Aucun doute, la Serbie-et-Monténégro vit ses dernières heures. Son président, le monténégrin, Svetozar Marovic, devrait présider le dernier conseil des ministres, le jeudi 25 mai 2006, et annoncer sa démission.
Deux nouveaux Etats apparaîssent sur la scène européenne, le Monténégro et la Serbie, les deux seuls Etats indépendants qui existaient avant la création de la Yougoslavie en 1918.

10.5.06

Tribune de Peter Handke dans Libération du 10.05.2006

Peter Handke se réjouit de la possibilité d'un débat dans la presse française à propos de l'ancienne Yougoslavie et des conflits qui y ont éclaté. Mais pour qu'il puisse y avoir un débat encore faut-il s'inscrire dans une démarche intellectuelle honnête et respectueuse des faits. Or, Peter Handke ne le fait pas. Selon lui, la "guerre civile" a été "déclenchée, ou au moins coproduite par une Europe de mauvaise foi ou au moins ignorante". Cette affirmation est fausse. Les causes de la désintégration de la Yougoslavie communiste et de sa fin tragique dans la guerre sont liées principalement à des facteurs internes et impliquent des acteurs politiques locaux et non extérieurs. En 1990-1991, alors que la Fédération yougoslave s'enfonce dans le chaos, les grandes puissances occidentales se prononcent pour le maintien de l'Etat yougoslave et non sa dislocation.

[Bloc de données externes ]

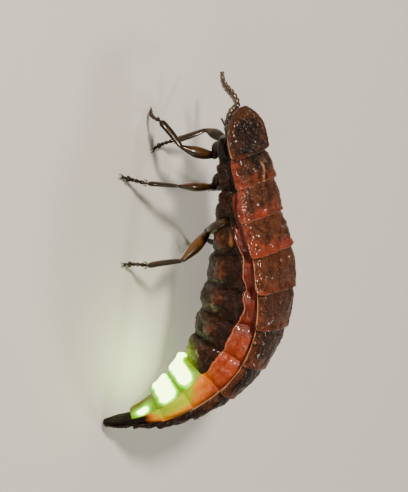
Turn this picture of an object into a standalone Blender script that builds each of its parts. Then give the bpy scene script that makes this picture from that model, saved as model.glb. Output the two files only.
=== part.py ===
"""Wingless female glow-worm, a beetle of the firefly family, as a life-size still model.

X runs from head to tail, Y to the animal's right and Z up, and the floor is Z = 0.
Sizes are in millimetres until a mesh is made. The body is laid out along its middle
line, where a place is given by its station along that line, how far it lies across to
the right, and how far it lies up towards the back.
"""

import bpy
import bmesh
import math
import numpy as np

MM = 0.001
GAP = 0.28
# Moves the animal so that its box stands centred on the origin
CENTRE = np.array((-9.208, 0.872, 0.0))

# The middle line from the front of the shield to the tip of the tail: x, y, z, and the lean
# of the back towards the animal's left in degrees
MIDLINE = (
    (0.20, -2.85, 5.27, 4.0),
    (2.72, -2.00, 5.56, 7.0),
    (4.50, -1.30, 6.03, 3.0),
    (6.25, -0.82, 6.22, -1.0),
    (8.27, -0.18, 6.52, -6.0),
    (10.45, 0.24, 6.57, -11.0),
    (12.60, 0.48, 6.42, -16.0),
    (14.70, 0.36, 5.88, -20.0),
    (16.50, -0.08, 4.96, -22.0),
    (17.85, -0.75, 3.94, -25.0),
    (18.85, -1.57, 2.80, -29.0),
    (19.60, -2.45, 1.50, -32.0),
    (20.05, -3.15, 0.12, -32.0),
)

# Stations where one part of the trunk ends and the next begins
SHIELD_ENDS = (-0.15, 2.61)
HEAD_ENDS = (0.70, 1.60)
PROTHORAX_ENDS = (1.60, 2.75)
TRUNK_NAMES = ("mesothorax", "metathorax", "abdomen_1", "abdomen_2", "abdomen_3", "abdomen_4",
               "abdomen_5", "abdomen_6", "abdomen_7", "abdomen_8")
TRUNK_STATIONS = (2.75, 4.45, 6.40, 8.50, 10.70, 12.85, 15.0, 17.05, 18.9, 20.65, 22.3)
TAIL_ENDS = (22.3, 23.7)
# How the tail narrows: share of its length, flare of its plate, swell of its flank, and size
TAIL_TAPER = (
    (0.0, 0.91, 0.90, 1.0),
    (0.25, 0.96, 0.96, 1.0),
    (0.6, 0.96, 0.98, 0.95),
    (1.0, 0.95, 0.95, 0.78),
)

# Girth of the trunk by station: half width of the back plates, height of their edge and of
# their crown, height of the belly plates' edge, and depth of the belly
GIRTH = (
    (2.7, 1.85, 0.80, 1.15, -0.20, 1.05),
    (4.5, 2.00, 0.98, 1.30, -0.10, 1.40),
    (6.4, 2.30, 1.20, 1.58, 0.00, 1.85),
    (8.5, 2.62, 1.68, 2.02, 0.40, 2.40),
    (10.7, 2.80, 2.02, 2.34, 0.60, 2.75),
    (12.9, 2.80, 2.08, 2.38, 0.50, 2.80),
    (15.0, 2.65, 1.92, 2.20, 0.25, 2.60),
    (17.0, 2.30, 1.62, 1.85, 0.00, 2.15),
    (18.9, 1.90, 1.18, 1.38, -0.15, 1.70),
    (20.6, 1.40, 0.78, 0.96, -0.20, 1.15),
    (22.3, 0.68, 0.34, 0.44, -0.10, 0.48),
    (24.1, 0.40, 0.20, 0.27, -0.04, 0.28),
)
# A segment's share of its length, with the flare of its plate and the swell of its flank there
SEGMENT_SHAPE = (
    (0.0, 0.91, 0.90),
    (0.16, 0.955, 0.955),
    (0.5, 0.985, 1.0),
    (0.84, 1.015, 0.98),
    (1.0, 1.03, 0.93),
)
# Sizes of the rings that close the front face of a segment, from the middle outwards
CAP_SIZES = (0.35, 0.7)
# Height of a back plate's side, and the most of the flank's height that it may take
PLATE_EDGE = 0.34
PLATE_EDGE_SHARE = 0.4
HIND_CORNER = 0.30

# Share of the length, half width, top and bottom of the parts under the shield
HEAD_SHAPE = (
    (0.0, 0.26, -0.16, -0.44),
    (0.18, 0.44, 0.00, -0.60),
    (0.5, 0.54, 0.12, -0.68),
    (0.85, 0.56, 0.10, -0.68),
    (1.0, 0.46, -0.02, -0.58),
)
PROTHORAX_SHAPE = (
    (0.0, 1.25, 0.25, -0.65),
    (0.15, 1.50, 0.38, -0.85),
    (0.6, 1.70, 0.42, -0.98),
    (1.0, 1.60, 0.40, -0.95),
)

SHIELD_HALF_WIDTH = 1.95
SHIELD_ARCH = 0.55
SHIELD_EDGE_UP = (0.45, 0.80)
SHIELD_DOME = 0.42
SHIELD_THICKNESS = (0.62, 0.36)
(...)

Néanmoins, le pays plongeant dans la guerre au printemps 1991, les positions de ces mêmes puissances évolueront prenant en compte la réalité du terrain, à savoir celle d'un pays éclaté. L'Europe, la Communauté économique européenne à l'époque, n'a déclenché aucun conflit en ex-Yougoslavie. Elle n'était pas à l'époque prête à faire face à une telle situation, ce qui est autre chose...

7.5.06

Les raisons de la non-livraison de Ratko Mladic

Depuis plusieurs années dèjà, les autorités politiques serbes sont dans l'obligation de livrer le général Ratko Mladic au TPIY. Or, malgré les ultimatums répétés de l'UE rien ne s'est produit jusqu'à début mai 2006.

Pourquoi Mladic n'a-t-il pas été appréhendé?

Plusieurs raisons peuvent être avancées :
- Les ultimatums précédents de l'UE n'ayant jamais été suivis d'effets, le gouvernement serbe n'a jamais pris au sérieux les éventuelles menaces européennes.
- Le premier ministre serbe, Vojislav Kostunica, n'apprécie pas l'activité du TPIY et soutient toujours la cause du nationalisme serbe. Il n'a jamais eu la volonté politique de livrer R. Mladic. Ce n'est que sous la pression internationale qu'il agit ou fait semblant d'agir.
- L'appareil sécuritaire serbe, et plus particulièrement ses services de renseignement, ne sont pas sous le contrôle total du gouvernement et certains de ses segments soutiennent toujours l'ancien régime de Milosevic. Ils mènent en bateau le gouvernement serbe.